[Start Dataset extract]
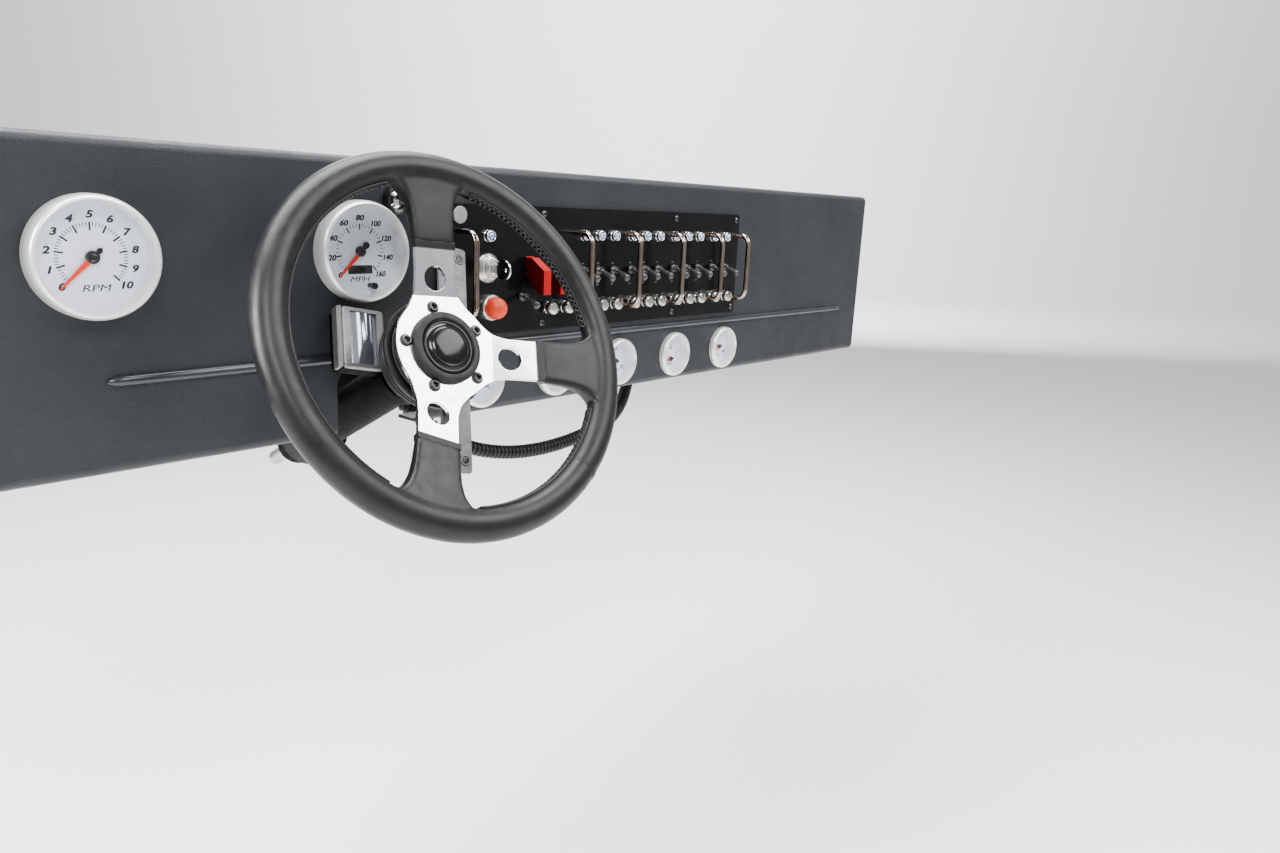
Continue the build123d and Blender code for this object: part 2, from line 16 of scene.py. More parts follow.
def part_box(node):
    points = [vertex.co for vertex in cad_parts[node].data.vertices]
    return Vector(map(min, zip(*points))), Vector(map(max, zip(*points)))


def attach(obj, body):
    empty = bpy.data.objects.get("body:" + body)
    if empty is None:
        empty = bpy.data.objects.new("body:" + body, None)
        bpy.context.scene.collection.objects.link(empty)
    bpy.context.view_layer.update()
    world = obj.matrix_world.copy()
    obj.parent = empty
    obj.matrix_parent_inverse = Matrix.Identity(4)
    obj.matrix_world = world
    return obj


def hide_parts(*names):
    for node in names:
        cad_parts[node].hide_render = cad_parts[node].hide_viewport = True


bl_info = {
    "name": "Dashboard with steering wheel",
    "version": (1, 0, 0),
    "blender": (4, 5, 0),
    "location": "3D View > Sidebar > Dashboard",
    "description": "Models the leather, dials, switches and finishes of a packed dashboard",
    "category": "Object",
}

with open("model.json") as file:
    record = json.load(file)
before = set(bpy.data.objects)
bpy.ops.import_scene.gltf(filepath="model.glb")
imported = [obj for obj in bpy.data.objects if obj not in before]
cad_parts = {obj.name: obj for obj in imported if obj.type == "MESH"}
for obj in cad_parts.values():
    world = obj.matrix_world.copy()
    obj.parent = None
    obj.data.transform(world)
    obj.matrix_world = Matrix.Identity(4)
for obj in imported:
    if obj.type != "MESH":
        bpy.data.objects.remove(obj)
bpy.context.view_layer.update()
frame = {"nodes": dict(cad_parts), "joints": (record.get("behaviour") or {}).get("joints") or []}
nodes = frame["nodes"]

MM = 0.001
steering = frame["joints"][0]
wheel_centre = Vector(steering["pos_m"])
column_axis = Vector(steering["axis"]).normalized()
column_across = Vector((0, 0, 1)).cross(column_axis).normalized()
column_up = column_axis.cross(column_across)
face_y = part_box("switch_panel")[1].y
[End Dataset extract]
• _Instruction_:
Copy out the whole listing exactly; please set it all down.

• _Exercise answer_:
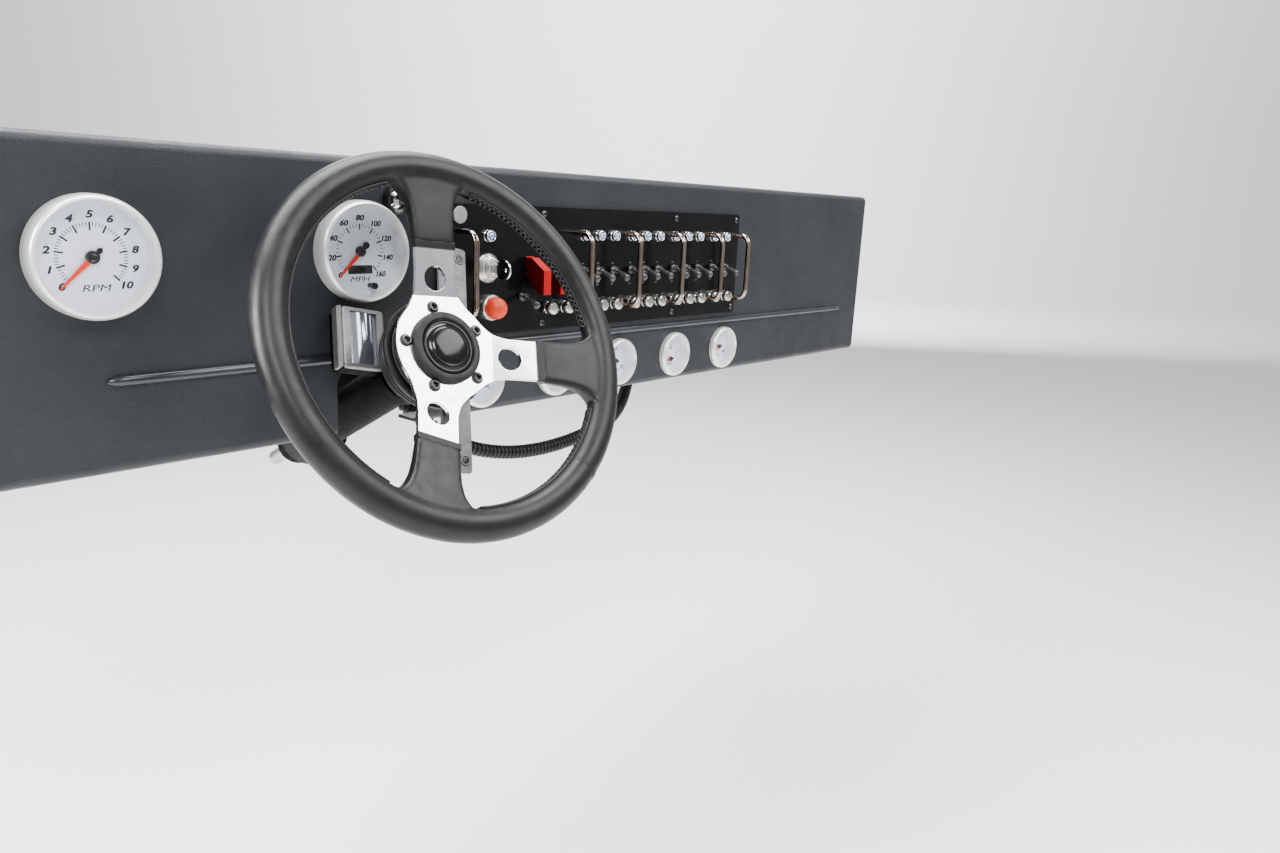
Continue the build123d and Blender code for this object: part 2, from line 16 of scene.py. More parts follow.
def part_box(node):
    points = [vertex.co for vertex in cad_parts[node].data.vertices]
    return Vector(map(min, zip(*points))), Vector(map(max, zip(*points)))


def attach(obj, body):
    empty = bpy.data.objects.get("body:" + body)
    if empty is None:
        empty = bpy.data.objects.new("body:" + body, None)
        bpy.context.scene.collection.objects.link(empty)
    bpy.context.view_layer.update()
    world = obj.matrix_world.copy()
    obj.parent = empty
    obj.matrix_parent_inverse = Matrix.Identity(4)
    obj.matrix_world = world
    return obj


def hide_parts(*names):
    for node in names:
        cad_parts[node].hide_render = cad_parts[node].hide_viewport = True


bl_info = {
    "name": "Dashboard with steering wheel",
    "version": (1, 0, 0),
    "blender": (4, 5, 0),
    "location": "3D View > Sidebar > Dashboard",
    "description": "Models the leather, dials, switches and finishes of a packed dashboard",
    "category": "Object",
}

with open("model.json") as file:
    record = json.load(file)
before = set(bpy.data.objects)
bpy.ops.import_scene.gltf(filepath="model.glb")
imported = [obj for obj in bpy.data.objects if obj not in before]
cad_parts = {obj.name: obj for obj in imported if obj.type == "MESH"}
for obj in cad_parts.values():
    world = obj.matrix_world.copy()
    obj.parent = None
    obj.data.transform(world)
    obj.matrix_world = Matrix.Identity(4)
for obj in imported:
    if obj.type != "MESH":
        bpy.data.objects.remove(obj)
bpy.context.view_layer.update()
frame = {"nodes": dict(cad_parts), "joints": (record.get("behaviour") or {}).get("joints") or []}
nodes = frame["nodes"]

MM = 0.001
steering = frame["joints"][0]
wheel_centre = Vector(steering["pos_m"])
column_axis = Vector(steering["axis"]).normalized()
column_across = Vector((0, 0, 1)).cross(column_axis).normalized()
column_up = column_axis.cross(column_across)
face_y = part_box("switch_panel")[1].y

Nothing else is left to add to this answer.